Le FILM nous invitant à suivre le parcours de l'enfance à l'adolescence de deux jeunes filles Innues (peuple autochtone de la Côte-Nord du Québec) à la relation très fusionnelle, est une vraie réussite cinématographique tout en nuance et sensibilité, évitant habilement angélisme et manichéisme, sublimé par le jeu particulièrement convaincant d'acteurs et actrices majoritairement non professionnels.
Le LIVRE, récit plutôt que roman, fait d'une succession de chapitres de une, deux ou trois pages maximum (au plaisir de lecture à géométrie variable) nous convie à une immersion dans le quotidien d'une réserve amérindienne.

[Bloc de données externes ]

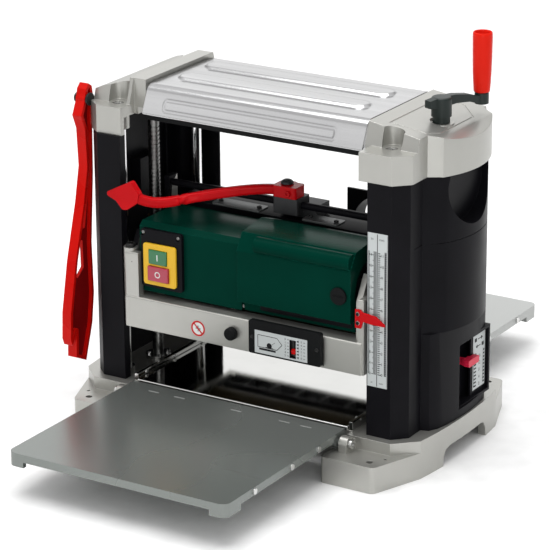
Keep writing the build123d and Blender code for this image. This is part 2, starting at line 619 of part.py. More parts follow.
def motor_parts():
    body = xcyl(MOTOR_Y, MOTOR_Z, 20, 164, MOTOR_R)
    body = fillet(body.edges().filter_by(GeomType.CIRCLE), 4)
    body += box(164, PLATE_IN, MOTOR_Y - 24, MOTOR_Y + 24, MOTOR_Z - 20, MOTOR_Z + 20)
    body -= xcyl(MOTOR_Y, MOTOR_Z, 0, 180, 5 + FIT)
    body -= ycyl(BRUSH_X, MOTOR_Z, -130, -95, 7)
    save(body, "motor")
    shaft = xcyl(MOTOR_Y, MOTOR_Z, 4, 197, 5) + xcyl(MOTOR_Y, MOTOR_Z, 4, 16, 30)
    save(shaft + xcyl(MOTOR_Y, MOTOR_Z, 186, 196, 12), "motor_shaft")
    cap = ycyl(BRUSH_X, BRUSH_Z, -127.2, -110, 7) + ycyl(BRUSH_X, BRUSH_Z, -127.2, -124.2, 12)
    cap -= box(BRUSH_X - 8, BRUSH_X + 8, -128, -126.2, BRUSH_Z - 1.1, BRUSH_Z + 1.1)
    save(cap, "brush_cap")


def motor_cover():
    low = [(-116, 190), (-116, 283), (-108, 289), (-24, 289), (-24, 206), (-50, 206), (-50, 190)]
    low_in = [(-113, 180), (-113, 282), (-107, 286), (-27, 286), (-27, 209), (-47, 209), (-47, 180)]
    high = [(-124, 205), (-124, 277), (-110, 300), (-60, 306), (-24, 294), (-24, 206), (-50, 206), (-50, 190),
            (-112, 190), (-114, 205)]
    high_in = [(-121, 208), (-121, 276), (-108.5, 297), (-60, 302.8), (-27, 291.8), (-27, 209), (-47, 209),
               (-47, 180), (-109, 180), (-111, 208)]
    left = side(low, -168, -4) - side(low_in, -165, 5)
    right = side(high, -6, 170) - side(high_in, -3, 167)
    body = left + (right - side(low_in, -8, -2))
    roll = xcyl(-117, 288, 22, 169, 11.5) & side([(-130, 276), (-130, 300), (-100, 300), (-100, 276)], 0, 200)
    body += roll - side(high_in, -3, 167)
    body -= ycyl(BRUSH_X, BRUSH_Z, -130, -100, 7.3)
    body -= xcyl(MOTOR_Y, MOTOR_Z, 160, 175, MOTOR_R + 3)
    body -= box(-152, -108, -120, -112, 206, 276)
    body -= xcyl(MOTOR_Y, MOTOR_Z, 15, 166, MOTOR_R + 0.4)
    return body


def switch_parts():
    plate = box(-162.5, -96, -122, -116.1, 199, 282)
    plate = soften(plate, plate.edges().filter_by(Axis.Y), 4)
    plate -= box(-150, -110, -125, -110, 208, 258)
    for x in (-160, -102):
        plate -= ycyl(x, 275, -125, -118, 3)
    plate += box(-151.5, -108.5, -116.2, -90, 207, 259) - box(-150, -110, -125, -92, 208, 258)
    frame = box(-157, -104, -125, -122, 204, 263)
    frame = soften(frame, frame.edges().filter_by(Axis.Y), 4)
    frame += box(-149.8, -110.2, -123, -96, 208.2, 257.8)
    frame -= box(-148, -118, -130, -100, 234, 255) + box(-149, -115, -130, -100, 210, 231.5)
    save(plate, "switch_plate")
    save(frame, "switch_frame")
    green = box(-147.7, -118.3, -127, -106, 234.3, 254.7)
    red = box(-148.7, -115.3, -128.5, -106, 210.3, 231.2)
    save(soften(green, green.edges().group_by(Axis.Y)[0], 1.5), "start_button")
    save(soften(red, red.edges().group_by(Axis.Y)[0], 1.5), "stop_button")


def hood_parts():
    outer = [(-18, 294), (4, 300), (60, 294), (113, 236), (113, 209), (24, 209), (-18, 268)]
    inner = [(-16, 292.2), (4, 297.8), (59, 291.8), (111, 235), (111, 200), (26, 200), (-16, 266.5)]
    hood = side(outer, -166, 166) - side(inner, -164, 164)
    hood -= ycyl(80, 256, 60, 130, 44)
    save(hood, "chip_hood")
    pipe = ycyl(80, 256, 119, 146, 48) + ycyl(80, 256, 116, 119, 46.5)
    pipe = pipe + box(26, 134, 113, 117, 206, 306) - ycyl(80, 256, 100, 160, 44)
    save(pipe, "chip_outlet")
    gland = ycyl(-130, 262, 84, 104, 9) - ycyl(-130, 262, 80, 110, 4.2)
    nut = Pos(-130, 0, 262) * Rot(90, 0, 0) * extrude(RegularPolygon(11, 6), amount=5)
    nut = Pos(0, 92, 0) * nut - ycyl(-130, 262, 80, 110, 4.2)
    save((gland + nut) - side(outer, -166, 166), "cord_gland")


def lever_parts():
    x, y, z = LEVER_X, LEVER_Y, LEVER_Z
    block = box(x - 15, x + 24, y - 14, y + 20, 306, 328.5)
    block = soften(block, block.edges().filter_by(Axis.Z), 3)
    foot = box(x - 20, x + 44, y + 2, y + 38, 300.1, 318)
    block = block + foot - xcyl(y, 318, -200, 200, 5 + FIT) - vcyl(x, y, 310, 330, 6)
    cap = Pos(x, y, 346) * scale(Sphere(1), (9, 9, 6)) & box(-50, 50, -60, 40, 346, 360)
    save([block, vcyl(x, y, 324, 347, 6) + cap], "lock_block")
    hub = vcyl(x, y, 329, 345, 14.5) + box(x - 15, x + 22, y - 15, y + 11, 329, 345)
    hub = soften(hub, hub.edges().filter_by(Axis.Z), 4)
    bend = Spline((x - 10, y - 6, 337), (-64, -73.5, 334), (-108, -105, 326),
                  (-130, -121, 323), (-155, -139, 331))
    section = Plane(origin=bend @ 0, z_dir=bend % 0, x_dir=(0, 0, 1)) * RectangleRounded(14, 12, 4.5)
    arm = sweep(section, path=bend)
    paddle_line = [(-206, 331), (-162, 354), (-149, 337), (-151, 325), (-168, 313), (-176, 312), (-186, 323)]
    paddle = front(paddle_line, -145, -135)
    paddle = soften(paddle, paddle.edges().filter_by(Axis.Y), 4)
    lever = hub + arm + paddle - vcyl(x, y, 320, 350, 6 + FIT)
    side_screw = Pos(x + 10, y - 15, 336) * Rot(90, 0, 0) * screw_head(4, 3, 2.2)
    save(lever + side_screw, "lock_lever")


def head_rods():
    """The lock's two push rods and the rod that carries the pawls."""
    rods = [xcyl(LEVER_Y, 318, -189, LEVER_X - 7, 5), xcyl(LEVER_Y, 318, LEVER_X + 7, 189, 5)]
    return rods + [xcyl(PAWL_Y, PAWL_Z, -PLATE_OUT, PLATE_OUT, 3)]


def gauge_parts():
    body = box(21, 133, -139, -131.2, 142, 189)
    body = soften(body, body.edges().filter_by(Axis.Y), 3)
    body += box(24, 130, -131.5, -127.2, 142.3, 179.5)
    body -= box(27, 127, -135, -120, 145, 177)
    body -= box(86, 95, -140, -130, 147, 172)
    save(body, "gauge_housing")
    label = box(31, 113, -139.4, -139, 144.5, 176.5) - box(85.5, 95.5, -141, -130, 146.5, 172.5)
    save(label, "gauge_label")
    foot = box(87, 94, -126.4, -119, 137, 140) + box(88.5, 92.5, -126, -122, 137, 160)
    finger = box(88.5, 92.5, -136, -122, 154, 158) + box(87.5, 93.5, -137.5, -134.5, 152, 159)
    save(foot + finger, "gauge_pointer")
    knob = ycyl(-10, 161, -141, -131, 9)
    knob = fillet(knob.edges().group_by(Axis.Y)[0], 4)
    save(knob, "bar_knob")


def pointer_parts():
    plate = [(181, 205), (181, 231), (189, 231), (192, 228), (212, 226), (226, 216.5),
             (226, 213.5), (206, 213.5), (193, 215), (190, 205)]
    save(front(plate, -131, -129.1), "thickness_pointer")
    screws = []
    for z in (212.5, 225):
        screws.append(ycyl(185.6, z, -132.4, -131, 2.8))
    save(screws, "pointer_screws")


def pawls():
    y, z = PAWL_Y, PAWL_Z
    tooth = [(y - 5, z + 5), (y + 5, z + 6), (y + 7, z - 2), (y + 9, z - 14), (y, z - 26), (y - 2, z - 15),
             (y - 5, z - 4)]
    comb = xcyl(y, z, -158, 158, 4.6) + [side(tooth, x - 4, x + 4) for x in range(-154, 155, 14)]
    return comb - xcyl(y, z, -160, 160, 3 + FIT)


def scale_labels():
    """Printed plates: the thickness scale and the depth stop's scale."""
    return [box(196, 226, -124.5, -124, 125, 338), box(265, 265.5, 42, 76, 74, 152)]


def stop_parts():
    tab = box(254, 274, 14, 44, 118, 128)
    tab = soften(tab, tab.edges().filter_by(Axis.X), 3)
    stem = box(248, 264, 20.3, 23.7, 114, 132)
    save(tab & box(265.8, 280, 0, 60, 100, 140) + stem + box(262, 270, 16, 34, 119, 127), "stop_slider")


def push_stick_parts():
    hook = xcyl(-103, 446, -275, -249, 4) + xcyl(-103, 446, -277, -274, 7) + xcyl(-103, 446, -256.6, -253, 9)
    save(hook - box(-253, -240, -120, -90, 440, 480), "stick_hook")
    outline = [(-111, 444), (-107, 460), (-100, 467), (-93, 462), (-90, 446), (-94, 425), (-96, 340),
               (-104, 240), (-102, 165), (-108, 122), (-125, 71), (-148, 82), (-146, 120), (-156, 102),
               (-160, 112), (-158, 150), (-143, 222), (-120, 300), (-109, 350), (-112, 405), (-120, 425)]
    web = side(outline, -268, -263)
    inner = offset(make_face(Polyline(*outline, close=True)), amount=-5)
    rim = side(outline, -273, -258) - Pos(-280, 0, 0) * extrude(Plane.YZ * inner, amount=30)
    stick = web + rim
    upper_slot = [(-101, 405), (-106, 320), (-118, 262), (-112, 262), (-101, 320), (-98, 390)]
    lower_slot = [(-125, 246), (-119, 246), (-118, 206), (-133, 194), (-140, 200)]
    stick -= side(upper_slot, -280, -250) + side(lower_slot, -280, -250)
    stick += (xcyl(-103, 446, -273, -258, 8) & box(-273, -258, -112, -90, 430, 460))
    stick -= xcyl(-103, 446, -280, -250, 4 + GAP)
    save(stick, "push_stick")


def write_all():
    save(base_casting(), "base_casting")
    bed_parts()
    for name, s in (("infeed", -1), ("outfeed", 1)):
        save(table(s), name + "_table")
        save(table_screws(s) + hinge_bolts(s), name + "_table_bolts")
        save(roller(s), name + "_roller")
    for name, s in (("left", -1), ("right", 1)):
        save(lead_screw(s), name + "_lead_screw")
    pieces = {
        "right_side_cover": right_side_cover, "left_side_cover": left_side_cover,
        "right_top_bracket": right_top_bracket, "left_top_bracket": left_top_bracket,
        "top_cover": top_cover, "cover_strips": cover_strips, "guide_columns": guide_columns,
        "collars": collars, "lift_chain": drive_chain, "head_casting": head_casting,
        "rear_frame": rear_frame, "head_bushes": head_bushes, "lead_nuts": lead_nuts,
        "head_bearings": head_bearings,
        "drive_belt": drive_belt, "motor_cover": motor_cover, "head_rods": head_rods,
        "kickback_pawls": pawls, "scale_labels": scale_labels,
    }
    for name, make in pieces.items():
        save(make(), name)
    save(guide_screws() + bracket_screws(), "frame_screws")
    crank_parts()
    cutterblock_parts()
    feed_drive()
    motor_parts()
    switch_parts()
    hood_parts()
    lever_parts()
    gauge_parts()
    pointer_parts()
    stop_parts()
    push_stick_parts()


write_all()
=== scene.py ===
import json
import math
import bpy
import bmesh
from mathutils import Matrix, Vector


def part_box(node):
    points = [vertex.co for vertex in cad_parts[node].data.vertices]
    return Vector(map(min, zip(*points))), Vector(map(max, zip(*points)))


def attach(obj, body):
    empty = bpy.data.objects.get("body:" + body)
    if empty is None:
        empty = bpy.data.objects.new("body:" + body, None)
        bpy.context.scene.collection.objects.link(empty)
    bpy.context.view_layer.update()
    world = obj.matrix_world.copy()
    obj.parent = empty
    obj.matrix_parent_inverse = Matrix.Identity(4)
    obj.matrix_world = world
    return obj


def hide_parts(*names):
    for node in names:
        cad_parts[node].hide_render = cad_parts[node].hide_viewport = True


# Looks of the thickness planer. Metres, in the CAD model's frame:
# +X right, +Y to the outfeed side, +Z up.
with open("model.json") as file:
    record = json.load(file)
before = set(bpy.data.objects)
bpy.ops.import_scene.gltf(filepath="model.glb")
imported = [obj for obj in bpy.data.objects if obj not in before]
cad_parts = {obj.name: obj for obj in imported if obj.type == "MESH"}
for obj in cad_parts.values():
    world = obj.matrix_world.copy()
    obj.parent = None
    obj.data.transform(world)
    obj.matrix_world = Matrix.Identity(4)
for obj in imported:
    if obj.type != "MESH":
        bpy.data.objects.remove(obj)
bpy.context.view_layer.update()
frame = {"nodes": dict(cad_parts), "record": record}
NODES = frame["nodes"]
RECORD = frame["record"]
SLOT_OF = {part["node"]: part["material_slot"] for part in RECORD["subparts"]}
BODY_OF = {node: body for body, members in RECORD["behaviour"]["bodies"].items() for node in members}
MM = 0.001


# ---------------------------------------------------------------- camera, light and floor
# The photo's camera, found from the straight edges in the photo.
AZIMUTH, ELEVATION, ROLL = math.radians(31.932), math.radians(19.407), math.radians(-0.414)
CAMERA_AT = Vector((1.91446, -3.10895, 1.49229))
LENS = 183.88


def add_camera():
    back = Vector((math.sin(AZIMUTH) * math.cos(ELEVATION), -math.cos(AZIMUTH) * math.cos(ELEVATION),
                   math.sin(ELEVATION)))
    level = Vector((math.cos(AZIMUTH), math.sin(AZIMUTH), 0))
    up = back.cross(level)
    right = math.cos(ROLL) * level + math.sin(ROLL) * up
    top = math.cos(ROLL) * up - math.sin(ROLL) * level
    camera = bpy.data.objects.new("camera", bpy.data.cameras.new("camera"))
    camera.data.lens = LENS
    turn = Matrix((right, top, back)).transposed().to_4x4()
    camera.matrix_world = Matrix.Translation(CAMERA_AT) @ turn
    bpy.context.scene.collection.objects.link(camera)
    bpy.context.scene.camera = camera


def add_light(name, place, target, size, power):
    lamp = bpy.data.lights.new(name, "AREA")
    lamp.shape = "RECTANGLE"
    lamp.size, lamp.size_y = size
    lamp.energy = power
    light = bpy.data.objects.new(name, lamp)
    light.location = place
    light.rotation_euler = (Vector(target) - Vector(place)).to_track_quat("-Z", "Y").to_euler()
    bpy.context.scene.collection.objects.link(light)


def add_world(horizon, overhead):
    """Room light that is dim at the horizon and bright overhead."""
    world = bpy.data.worlds.new("studio")
    bpy.context.scene.world = world
    world.use_nodes = True
    tree = world.node_tree
    coords = tree.nodes.new("ShaderNodeTexCoord")
    split = tree.nodes.new("ShaderNodeSeparateXYZ")
    level = node(tree, "ShaderNodeMapRange", From_Min=0.05, From_Max=0.75, To_Min=horizon, To_Max=overhead)
    tree.links.new(coords.outputs["Generated"], split.inputs["Vector"])
    tree.links.new(split.outputs["Z"], level.inputs["Value"])
    tree.links.new(level.outputs["Result"], tree.nodes["Background"].inputs["Strength"])
    tree.nodes["Background"].inputs["Color"].default_value = (1, 1, 1, 1)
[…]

Pour y parvenir le procédé littéraire utilisé est pour le moins inhabituel consistant, sans cohérence apparente, en la confection d'une "lasagne" d'observations brutes, d'instantanés d'existence, de tranches de vie, de ressentis ou réflexions.
L'exercice est déroutant mais, pour peu qu'il accepte de se laisser emporter par ce torrent de (très) courtes phrases précises, sans fioritures ni effets de style stériles, le lecteur tombera immanquablement sous le charme d'une écriture épurée mais inspirée et poétique distillant l'empathie, le respect et la dignité.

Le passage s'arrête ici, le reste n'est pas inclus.